Blog of SAKATE

“燐光群”主宰・坂手洋二が150字ブログを始めました。

猪瀬のオウンゴール

2013-04-30 | Weblog
米紙ニューヨーク・タイムズは、2020年夏期オリンピック招致を巡る猪瀬東京都知事のインタビュー記事を掲載。猪瀬知事は「アスリートにとって、いちばんよい開催地はどこか。インフラや洗練された競技施設が完成していない、2つの国と比べてください」と、他の立候補都市に言及、「イスラム諸国で人々が共有しているのは唯一、アラーだけで、互いにけんかばかりしている」という内容の発言をしたという。他にも日本が「高齢者が多く生きやすい」旨のとんちんかんな発言をしているようだ。IOC=国際オリンピック委員会の行動規範は、各都市は互いに敬意を払うべきだとして、ほかの立候補都市との比較を禁じており、「すべての候補都市にルールを守るよう強調したい」と声明、今後、東京都に真意を問いただすという。トルコのクルチ青年スポーツ相はツイッターで「発言は公正ではなく、悲しいこと。オリンピック精神に反している。イスタンブールは他の立候補都市に対して否定的な声明を出したことはないし、これからも出さない」「われわれは日本の人々を愛しているし、日本人の信仰心や文化を尊重している。

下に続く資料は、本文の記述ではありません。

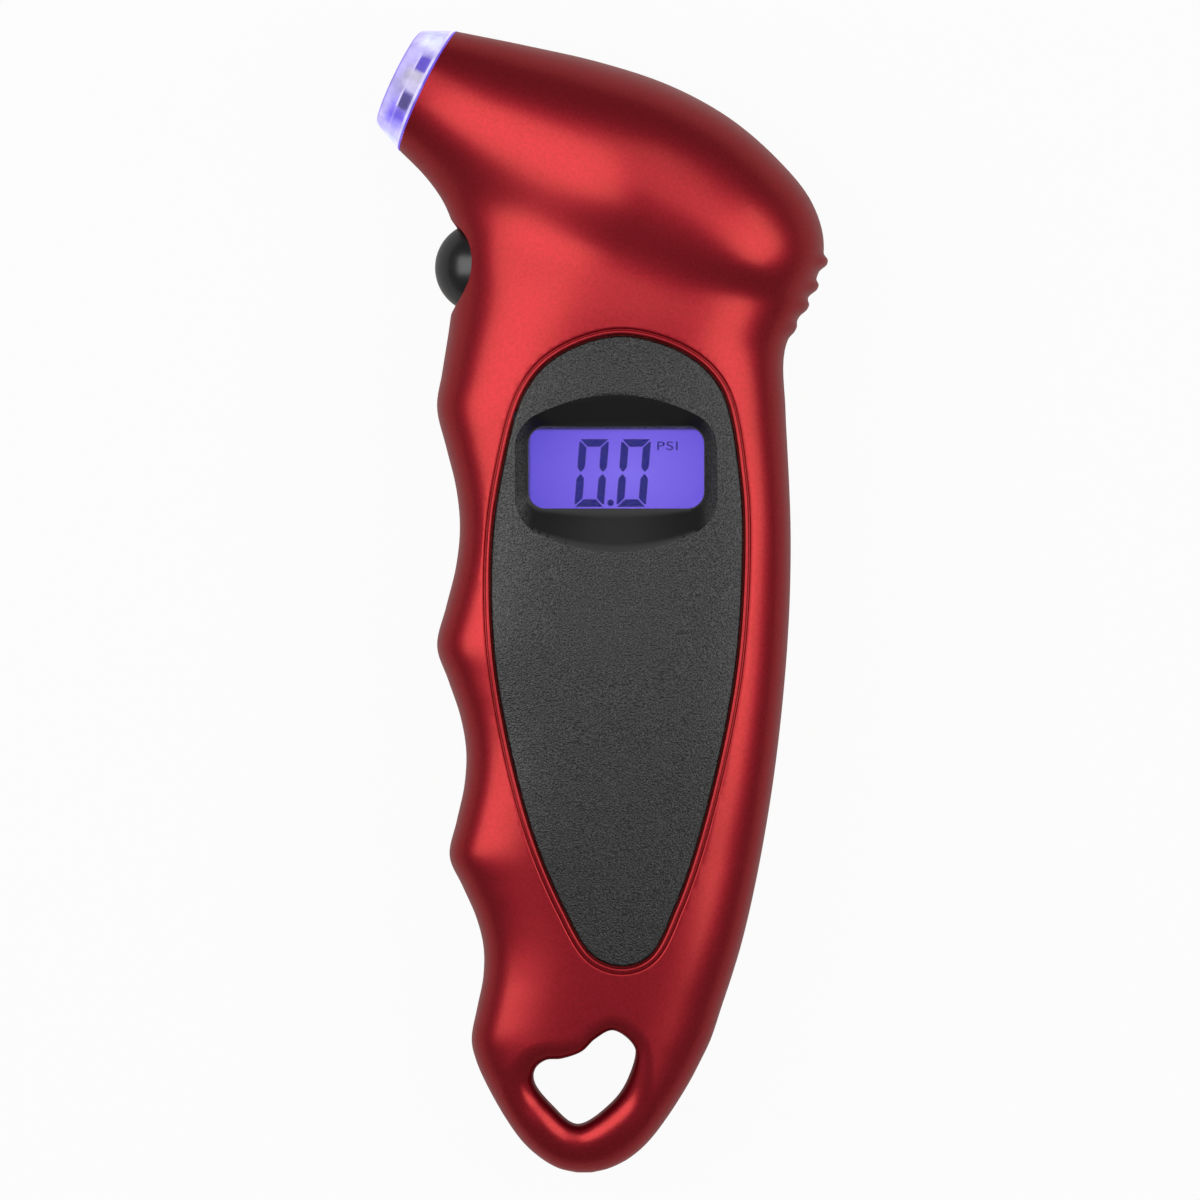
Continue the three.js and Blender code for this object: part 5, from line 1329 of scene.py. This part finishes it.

そして若者も、高齢者も同じように尊重する」と発言、おおいに株を上げた。猪瀬知事は「記事の焦点が、あたかも東京が他都市を批判したとされているが、私の真意が正しく伝わっていない」、他候補都市との比較は固く禁じる規定について「十分理解しており、順守してきている」「イスタンブールは個人的にも好きな都市。他の立候補都市を批判する意図は全くなく、このようなインタビューの文脈と異なる記事が出たことは非常に残念だ」そうだ。3月13日の東京都議会予算委員会で、猪瀬知事は早坂義弘委員の質問に対して「トルコは、イスタンブールは、三十年前にボスポラス海峡に橋をかけたのは日本の会社なんですね。イスタンブールの海底、地下をヨーロッパ側とアジア側を結んでいるトンネルを今やっているのは日本の会社なんですね。それはそれなんです。今、いいたいこといっぱいあるけれども、イスタンブールとマドリードの悪口はいっちゃいけないんです。ネガティブキャンペーンはしちゃいけないことになっている。だから、東京のいいところをきちんといわなきゃいけない」と答弁。認識していたのに比較発言してしまったというのは事実である。猪瀬の弁明を受けてニューヨーク・タイムズは「記事の取材に絶対の自信を持っている」とコメント。インタビューをした記者は2人とも日本語を話すうえ、猪瀬知事はインタビューのために自ら通訳を用意した。記事で引用した言葉はその通訳が話した内容で、録音もされているという。釈明会見で猪瀬は「誤解を招く不適切な表現で、おわびしたい。認識が甘かった。発言は撤回したい」というが、発言じたいは嘘ではないので撤回は無理だろう。……私の周囲には仕事上でオリンピック誘致に期待している人もいるが、そうとうに落胆しているようだ。経済関係者はとくにそうだろう。「猪瀬辞任」の声も出ている。もう東京開催はあり得ないという結果は見えているということか。オリンピックが重要だと強調してきたのは、猪瀬自身だ。自分の失言で自滅した彼がどう責任を取るかは、本人次第ではあるのだが。……男子陸上100メートル予選で、高校3年生の桐生選手が10秒01。日本歴代2位でジュニア世界記録タイ。日本人初の9秒台も不可能ではなさそうだ。努力が結果に結びつくのがスポーツであり、純粋にスポーツそのものについて考えたいが、世の中がそれを許さない。猪瀬の発言はスポーツそれじたいについて関心のある者の発言ではない。……日本政府が「主権回復の日」式典を行った二十八日の同時間に沖縄県宜野湾市で開かれた「屈辱の日」沖縄大会には、主催者発表で一万人の県民が参加。報道によれば、若い世代の中には、政府の式典をきっかけに、四月二十八日が沖縄にとって「屈辱の日」だと初めて知った者もいるという。「知らなかった自分に一番ショックを受けた」という彼らが、これからをどう見据え、どう考えていくか。……牧伸二さんの自殺は、考えたくない、せつない話だ。高齢者と若者、それぞれが自分の立ち位置を見つけにくい時代ということなのかもしれない。……政治家も首長も国民の代表であり代理人であるに過ぎない。現役として身を挺して現場にいる者、未来を託された人たちのことを、考え、支えていくべきなのではないかと思う。それが高齢者にとっても生きやすい環境をつくりだすのではないか。経済の浮き沈みで一喜一憂する社会は、それを妨げる。